*TASK DESCRIPTION*
Copy every line of the material below word for word.

*DATA EXCERPT*
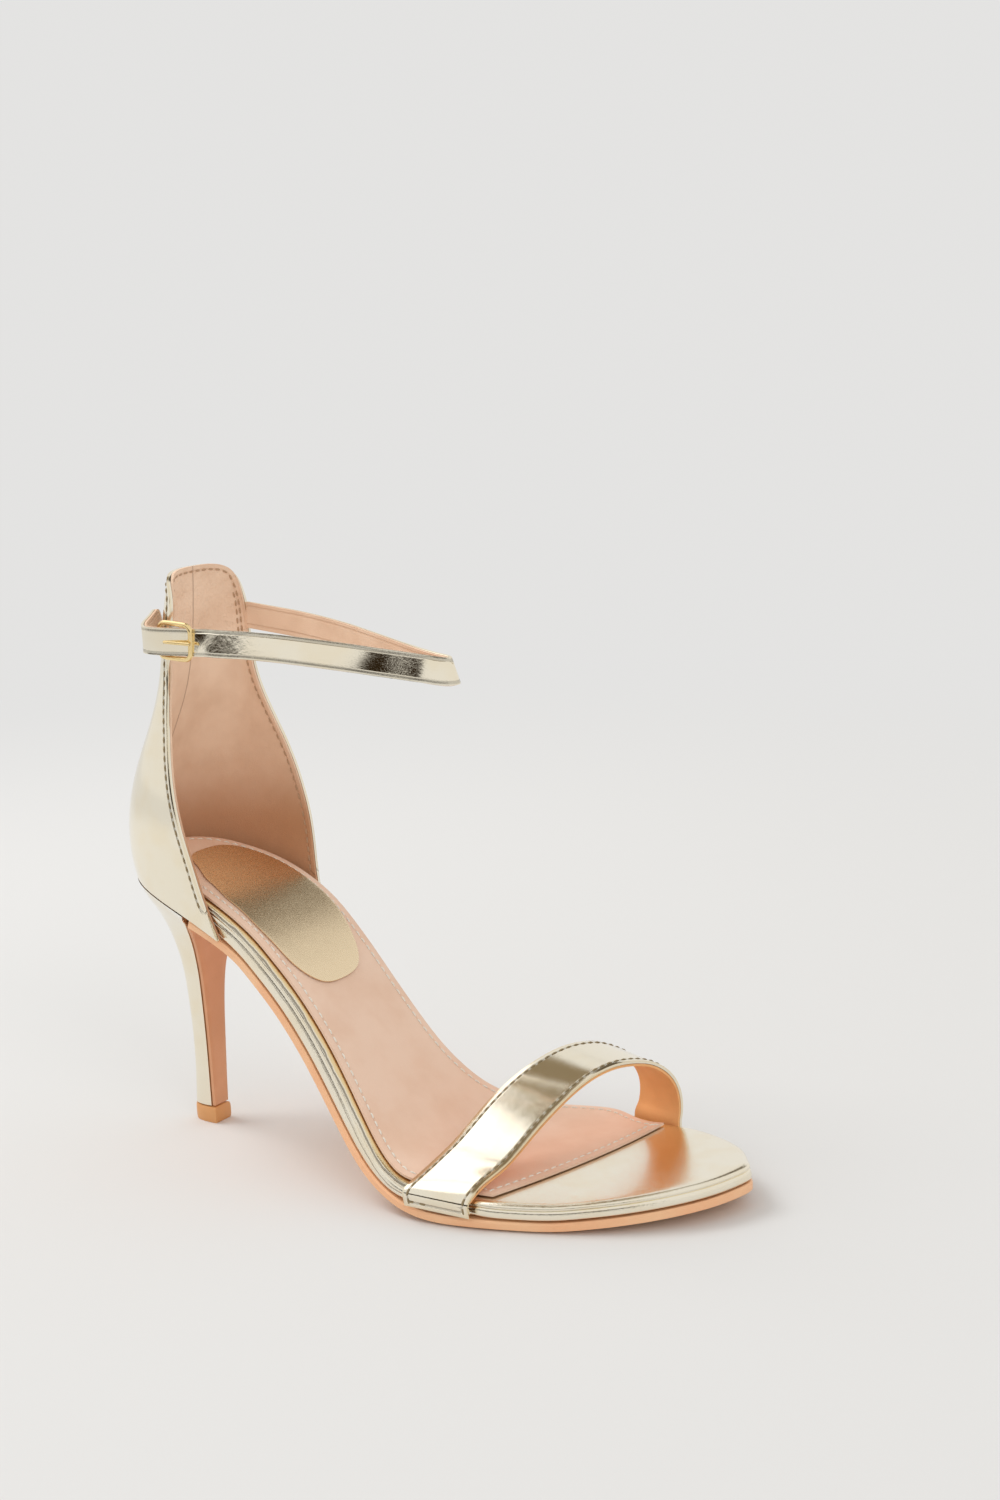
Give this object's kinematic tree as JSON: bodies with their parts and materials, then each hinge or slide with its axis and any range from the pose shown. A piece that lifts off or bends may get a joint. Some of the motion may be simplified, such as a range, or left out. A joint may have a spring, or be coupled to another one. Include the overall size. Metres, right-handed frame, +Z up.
{
  "type": "strappy heeled sandal",
  "caption": "Right-foot strappy sandal with a tall slim heel, closed heel counter, a band across the toes and a buckled ankle strap.",
  "frame": {"origin": "centre of the heel tip's underside, on the floor", "axes": "+X from the heel towards the toe along the shoe, +Y towards the shoe's inner (medial) side, +Z up"},
  "size_m": [0.2037, 0.0871, 0.177],
  "materials": {
    "gold_foil_leather": "pale champagne-gold foil leather, nearly mirror bright, fine grain",
    "sole_tan": "smooth tan leather board, satin, slightly burnished edge",
    "lining_peach": "matt nude-peach lining leather",
    "caramel_rubber": "smooth caramel moulded top piece",
    "buckle_gold": "polished yellow-gold plating",
    "elastic_cream": "cream ribbed woven elastic"
  },
  "bodies": {
    "root": {"top_piece": "caramel_rubber", "heel": "gold_foil_leather", "heel_breast_cover": "sole_tan", "outsole": "sole_tan", "insole_board": "gold_foil_leather", "sock_lining": "lining_peach", "heel_sock_patch": "gold_foil_leather", "counter": "gold_foil_leather", "vamp_strap": "gold_foil_leather", "ankle_strap": "gold_foil_leather", "buckle_tab": "elastic_cream", "buckle_frame": "buckle_gold", "buckle_prong": "buckle_gold"}
  },
  "joints": []
}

*EXERCISE OUTPUT*
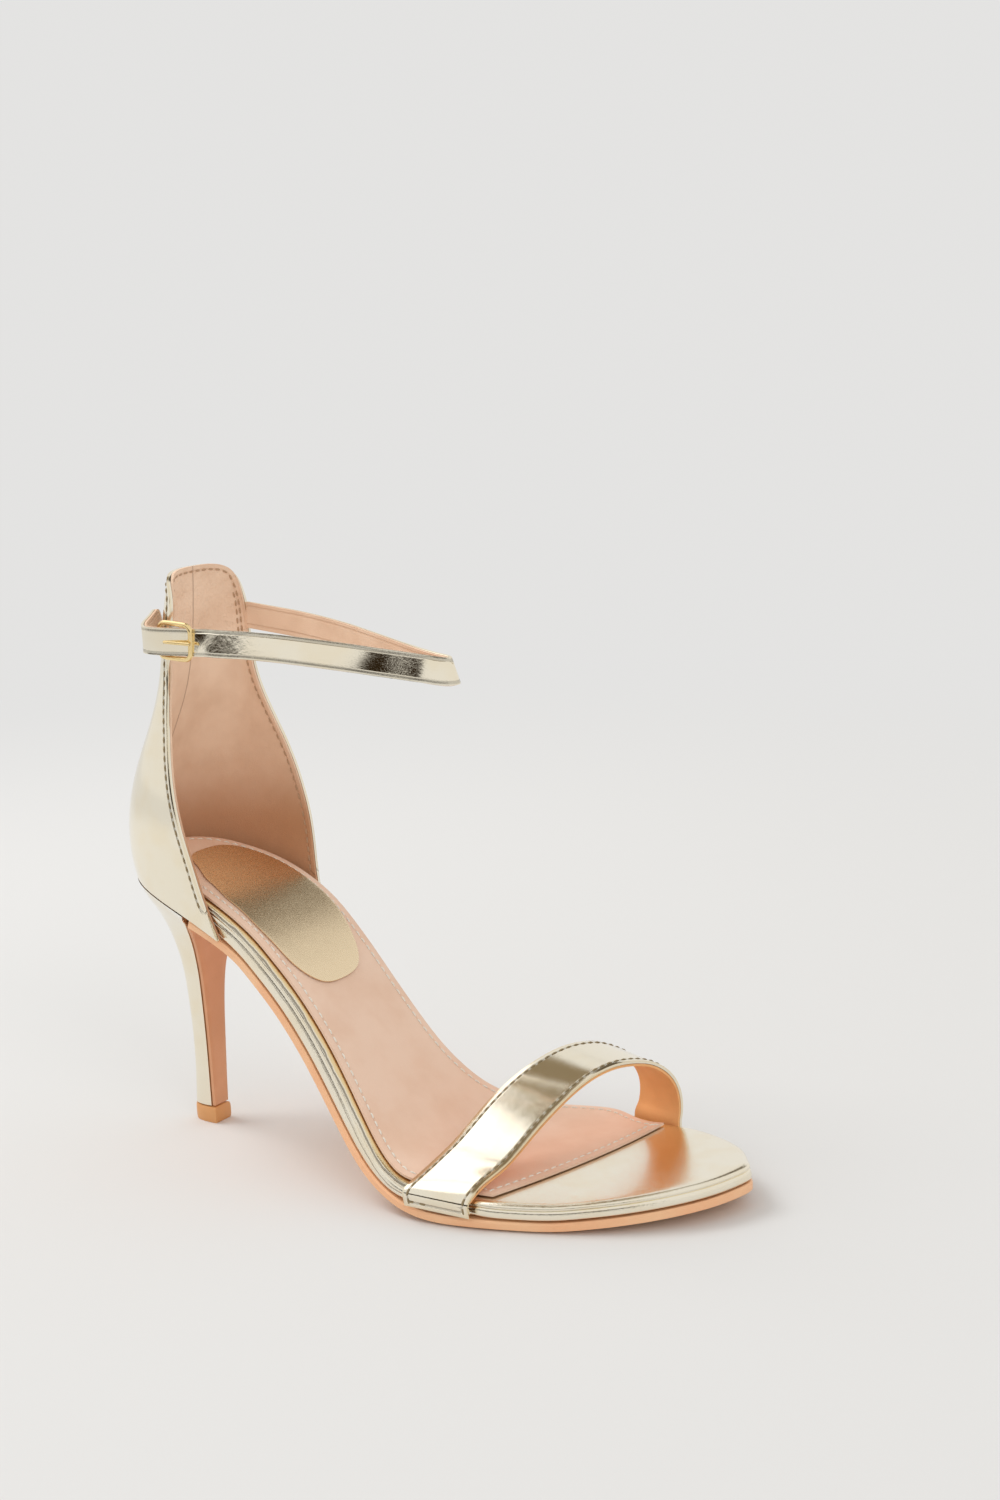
Give this object's kinematic tree as JSON: bodies with their parts and materials, then each hinge or slide with its axis and any range from the pose shown. A piece that lifts off or bends may get a joint. Some of the motion may be simplified, such as a range, or left out. A joint may have a spring, or be coupled to another one. Include the overall size. Metres, right-handed frame, +Z up.
{
  "type": "strappy heeled sandal",
  "caption": "Right-foot strappy sandal with a tall slim heel, closed heel counter, a band across the toes and a buckled ankle strap.",
  "frame": {"origin": "centre of the heel tip's underside, on the floor", "axes": "+X from the heel towards the toe along the shoe, +Y towards the shoe's inner (medial) side, +Z up"},
  "size_m": [0.2037, 0.0871, 0.177],
  "materials": {
    "gold_foil_leather": "pale champagne-gold foil leather, nearly mirror bright, fine grain",
    "sole_tan": "smooth tan leather board, satin, slightly burnished edge",
    "lining_peach": "matt nude-peach lining leather",
    "caramel_rubber": "smooth caramel moulded top piece",
    "buckle_gold": "polished yellow-gold plating",
    "elastic_cream": "cream ribbed woven elastic"
  },
  "bodies": {
    "root": {"top_piece": "caramel_rubber", "heel": "gold_foil_leather", "heel_breast_cover": "sole_tan", "outsole": "sole_tan", "insole_board": "gold_foil_leather", "sock_lining": "lining_peach", "heel_sock_patch": "gold_foil_leather", "counter": "gold_foil_leather", "vamp_strap": "gold_foil_leather", "ankle_strap": "gold_foil_leather", "buckle_tab": "elastic_cream", "buckle_frame": "buckle_gold", "buckle_prong": "buckle_gold"}
  },
  "joints": []
}